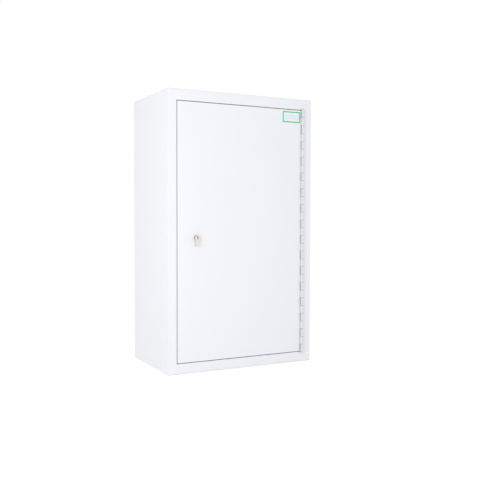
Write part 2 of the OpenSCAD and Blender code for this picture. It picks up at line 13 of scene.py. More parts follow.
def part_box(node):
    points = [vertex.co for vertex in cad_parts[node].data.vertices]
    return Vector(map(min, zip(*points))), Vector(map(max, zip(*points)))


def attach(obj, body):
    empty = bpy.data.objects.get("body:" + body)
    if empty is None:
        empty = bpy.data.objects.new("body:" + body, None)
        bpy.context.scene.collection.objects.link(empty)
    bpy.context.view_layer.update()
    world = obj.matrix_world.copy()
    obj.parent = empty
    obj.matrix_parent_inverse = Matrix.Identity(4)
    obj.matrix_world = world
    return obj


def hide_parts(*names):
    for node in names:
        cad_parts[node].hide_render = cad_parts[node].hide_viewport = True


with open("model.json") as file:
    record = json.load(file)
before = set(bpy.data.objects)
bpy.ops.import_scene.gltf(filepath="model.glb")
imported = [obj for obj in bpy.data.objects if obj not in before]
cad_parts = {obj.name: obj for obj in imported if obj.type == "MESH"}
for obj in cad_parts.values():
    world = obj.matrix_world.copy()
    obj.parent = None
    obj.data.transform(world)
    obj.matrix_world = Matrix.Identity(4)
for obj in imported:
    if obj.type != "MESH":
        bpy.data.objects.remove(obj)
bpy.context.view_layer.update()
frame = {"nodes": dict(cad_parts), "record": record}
········
# [Your goal]
Return the material exactly as it stands.

# [The output]
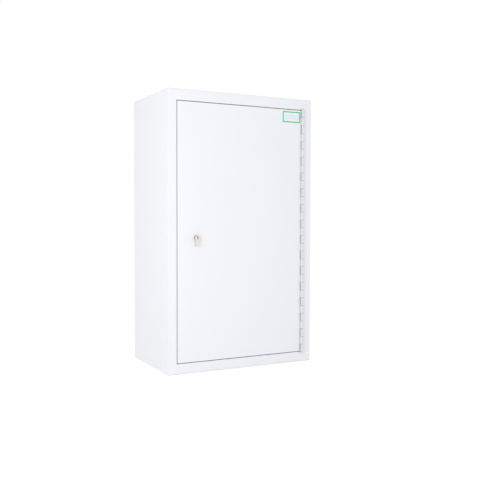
Write part 2 of the OpenSCAD and Blender code for this picture. It picks up at line 13 of scene.py. More parts follow.
def part_box(node):
    points = [vertex.co for vertex in cad_parts[node].data.vertices]
    return Vector(map(min, zip(*points))), Vector(map(max, zip(*points)))


def attach(obj, body):
    empty = bpy.data.objects.get("body:" + body)
    if empty is None:
        empty = bpy.data.objects.new("body:" + body, None)
        bpy.context.scene.collection.objects.link(empty)
    bpy.context.view_layer.update()
    world = obj.matrix_world.copy()
    obj.parent = empty
    obj.matrix_parent_inverse = Matrix.Identity(4)
    obj.matrix_world = world
    return obj


def hide_parts(*names):
    for node in names:
        cad_parts[node].hide_render = cad_parts[node].hide_viewport = True


with open("model.json") as file:
    record = json.load(file)
before = set(bpy.data.objects)
bpy.ops.import_scene.gltf(filepath="model.glb")
imported = [obj for obj in bpy.data.objects if obj not in before]
cad_parts = {obj.name: obj for obj in imported if obj.type == "MESH"}
for obj in cad_parts.values():
    world = obj.matrix_world.copy()
    obj.parent = None
    obj.data.transform(world)
    obj.matrix_world = Matrix.Identity(4)
for obj in imported:
    if obj.type != "MESH":
        bpy.data.objects.remove(obj)
bpy.context.view_layer.update()
frame = {"nodes": dict(cad_parts), "record": record}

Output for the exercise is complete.